Thursday, September 17, 2009

When?

(will update with pictures later)

When did Lucas and Tilly become children? When did they stop being babies? I realized the other morning when I went to wake them up, that they reacted like children. Sprawling in their toddler bed, yawning, sighing, turning their backs to me to cuddle down into their blankets for another five minutes. I didn't notice it at first. They've been greeting me like this for sometime, I would imagine. I noticed it when I went into Ewan and Rowans room, and they greeted me like *babies*. Smiling in their cribs at me, jumping up and down, yelling "mommy", saying "chickie" (Ewan has bonded with a Christmas Chicken that sings). I leaned in and Rowan smoothered me with kisses/ Ewan squealed.

I stopped and contrasted this behavior. These two sets of twins are only one year apart... when did the change happen? When did Lucas and Tilly stop smiling, squealing and greeting me as if I were their most favorite person in the world? When did they stop acting like I brought sunshine into their rooms, and instead react as if I was a nuisance waking them from good dreams?

They are only a year apart, and Ewan and Rowan are still smiling. So it must have been sometime between 2 years and 3 years. How I wish I had known that last morning- for their must have been a last morning- that they wouldn't smile at me again. If I had of known that they would not smile, squeal, call out "mommy" and kiss me, how I would have treasured that last morning, how I would of held on to them a little longer, and savored how warm my heart felt. And how I miss that moment now that its gone. I can still picture them, smiling and giggling and squealing at me. It is so sad that they have stopped.

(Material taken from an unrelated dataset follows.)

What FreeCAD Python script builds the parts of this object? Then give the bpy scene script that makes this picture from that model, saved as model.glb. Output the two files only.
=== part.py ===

So, I took pictures of Ewan and Rowan smiling at me the other day. I'll add them soon. And every morning when I enter their room, I stop for a moment and just *sink*. Sink a little further into myself, and allow my heart to swell a little. I kiss them a little longer before letting them go, and hold them a little longer before setting them down. I treat every morning as if it might be the last morning that I will be greeted with smiles, squeals and kisses.

4 comments:

Unknown said...

Lizzie, This gave me goose bumps when I read how change is coming to your little one's. It sure makes us aware of what other changes are about to come along.
If only we could turn back the hands of time!
~Shirley

Kellie said...

Lizzie,
I know what you mean about change. S has both reactions on different days, so I imagine he'll be scootching away from me soon. A part of me wants him to stay young forever... which I know is not realistic. I can't wait to see the pictures!

Vicky said...

This made me sad. I know you wish they could stay babies forever.

Unknown said...

Cant wait to see holiday pictures..Merry Christmas Lizzie. Wishing you a great New Years too!